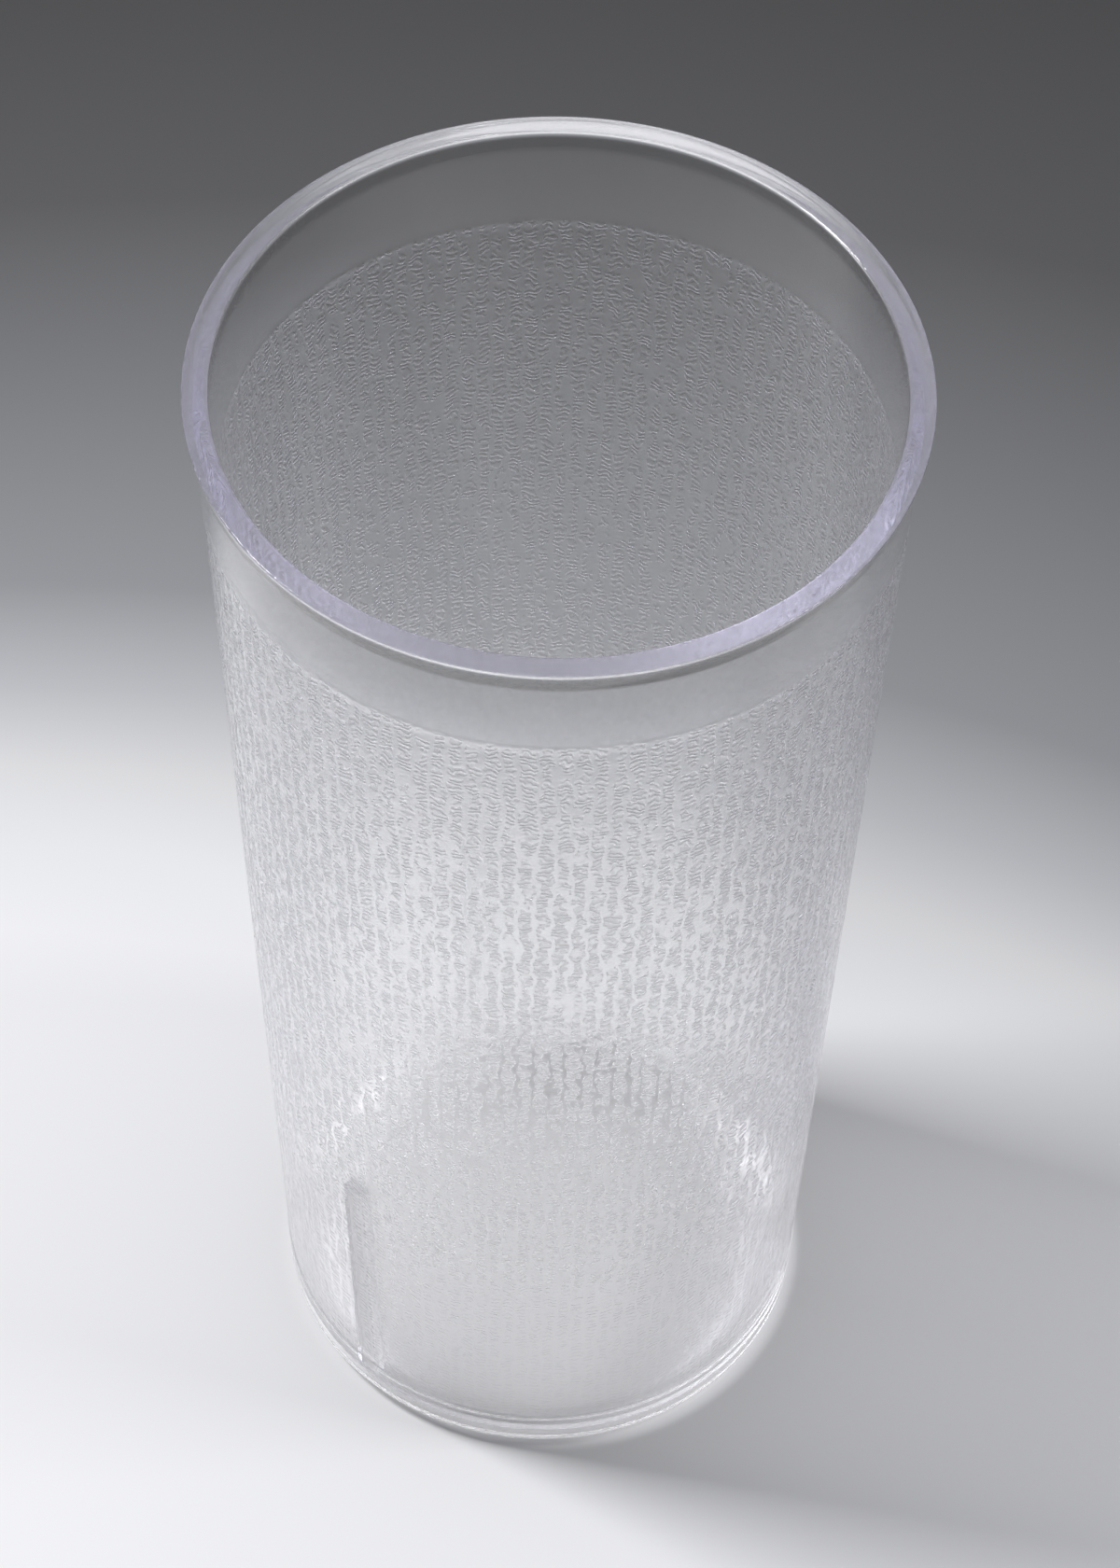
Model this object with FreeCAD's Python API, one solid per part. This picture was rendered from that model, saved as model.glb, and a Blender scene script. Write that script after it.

..............................

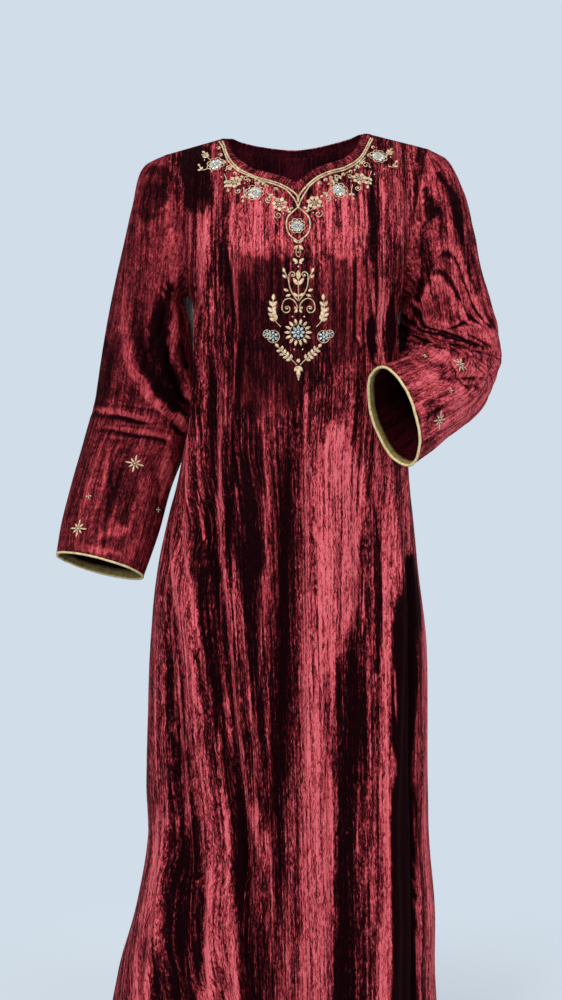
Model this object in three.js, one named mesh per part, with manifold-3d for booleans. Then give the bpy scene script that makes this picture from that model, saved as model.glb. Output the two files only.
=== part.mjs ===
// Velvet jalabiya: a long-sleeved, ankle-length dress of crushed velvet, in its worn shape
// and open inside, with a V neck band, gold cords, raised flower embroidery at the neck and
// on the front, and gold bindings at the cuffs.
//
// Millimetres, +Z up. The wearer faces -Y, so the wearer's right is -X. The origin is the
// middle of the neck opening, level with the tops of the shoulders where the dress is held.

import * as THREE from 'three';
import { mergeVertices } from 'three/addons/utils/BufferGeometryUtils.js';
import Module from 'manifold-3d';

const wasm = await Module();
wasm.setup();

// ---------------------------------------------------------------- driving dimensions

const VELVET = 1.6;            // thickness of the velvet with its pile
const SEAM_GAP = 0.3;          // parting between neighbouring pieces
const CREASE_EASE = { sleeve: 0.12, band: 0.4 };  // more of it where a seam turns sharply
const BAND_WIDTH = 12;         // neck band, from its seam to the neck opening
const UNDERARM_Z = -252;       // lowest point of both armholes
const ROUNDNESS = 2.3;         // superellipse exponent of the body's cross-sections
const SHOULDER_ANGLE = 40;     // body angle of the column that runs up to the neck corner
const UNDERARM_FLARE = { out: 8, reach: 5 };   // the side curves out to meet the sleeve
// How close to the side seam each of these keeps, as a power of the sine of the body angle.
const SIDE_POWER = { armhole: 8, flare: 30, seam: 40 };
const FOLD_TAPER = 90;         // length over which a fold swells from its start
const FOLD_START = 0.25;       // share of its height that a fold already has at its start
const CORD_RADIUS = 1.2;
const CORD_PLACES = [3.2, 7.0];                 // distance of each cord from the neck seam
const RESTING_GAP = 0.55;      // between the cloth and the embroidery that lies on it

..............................

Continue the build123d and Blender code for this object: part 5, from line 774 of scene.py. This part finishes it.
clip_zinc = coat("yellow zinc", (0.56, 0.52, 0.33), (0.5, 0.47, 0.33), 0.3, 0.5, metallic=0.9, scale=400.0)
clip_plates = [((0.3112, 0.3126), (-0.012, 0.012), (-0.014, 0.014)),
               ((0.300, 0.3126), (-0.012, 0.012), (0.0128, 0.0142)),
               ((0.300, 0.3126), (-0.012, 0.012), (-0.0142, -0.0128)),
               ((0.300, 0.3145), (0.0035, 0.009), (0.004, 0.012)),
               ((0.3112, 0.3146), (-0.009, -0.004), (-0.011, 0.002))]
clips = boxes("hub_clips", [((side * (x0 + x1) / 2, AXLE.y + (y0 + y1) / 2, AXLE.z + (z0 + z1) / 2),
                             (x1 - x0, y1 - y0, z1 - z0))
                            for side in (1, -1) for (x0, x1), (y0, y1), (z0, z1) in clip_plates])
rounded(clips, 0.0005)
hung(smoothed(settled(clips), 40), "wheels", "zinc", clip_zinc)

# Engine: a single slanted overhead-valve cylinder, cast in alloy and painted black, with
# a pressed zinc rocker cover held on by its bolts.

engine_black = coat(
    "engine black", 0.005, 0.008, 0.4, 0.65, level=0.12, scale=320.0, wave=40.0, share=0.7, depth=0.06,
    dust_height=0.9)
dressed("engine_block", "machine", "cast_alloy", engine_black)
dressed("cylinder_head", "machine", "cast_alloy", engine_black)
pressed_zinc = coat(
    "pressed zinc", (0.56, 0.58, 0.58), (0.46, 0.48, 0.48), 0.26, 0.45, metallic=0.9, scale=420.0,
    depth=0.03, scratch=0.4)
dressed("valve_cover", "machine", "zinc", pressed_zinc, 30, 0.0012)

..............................

--- THE PROBLEM ---
Of the lines above, extract only those from the line with "Continue the build123d" to the line with "pressed_zinc, 30, 0.0012)", both included, exactly as written.

--- RESULT OF THIS TASK ---
Continue the build123d and Blender code for this object: part 5, from line 774 of scene.py. This part finishes it.
clip_zinc = coat("yellow zinc", (0.56, 0.52, 0.33), (0.5, 0.47, 0.33), 0.3, 0.5, metallic=0.9, scale=400.0)
clip_plates = [((0.3112, 0.3126), (-0.012, 0.012), (-0.014, 0.014)),
               ((0.300, 0.3126), (-0.012, 0.012), (0.0128, 0.0142)),
               ((0.300, 0.3126), (-0.012, 0.012), (-0.0142, -0.0128)),
               ((0.300, 0.3145), (0.0035, 0.009), (0.004, 0.012)),
               ((0.3112, 0.3146), (-0.009, -0.004), (-0.011, 0.002))]
clips = boxes("hub_clips", [((side * (x0 + x1) / 2, AXLE.y + (y0 + y1) / 2, AXLE.z + (z0 + z1) / 2),
                             (x1 - x0, y1 - y0, z1 - z0))
                            for side in (1, -1) for (x0, x1), (y0, y1), (z0, z1) in clip_plates])
rounded(clips, 0.0005)
hung(smoothed(settled(clips), 40), "wheels", "zinc", clip_zinc)

# Engine: a single slanted overhead-valve cylinder, cast in alloy and painted black, with
# a pressed zinc rocker cover held on by its bolts.

engine_black = coat(
    "engine black", 0.005, 0.008, 0.4, 0.65, level=0.12, scale=320.0, wave=40.0, share=0.7, depth=0.06,
    dust_height=0.9)
dressed("engine_block", "machine", "cast_alloy", engine_black)
dressed("cylinder_head", "machine", "cast_alloy", engine_black)
pressed_zinc = coat(
    "pressed zinc", (0.56, 0.58, 0.58), (0.46, 0.48, 0.48), 0.26, 0.45, metallic=0.9, scale=420.0,
    depth=0.03, scratch=0.4)
dressed("valve_cover", "machine", "zinc", pressed_zinc, 30, 0.0012)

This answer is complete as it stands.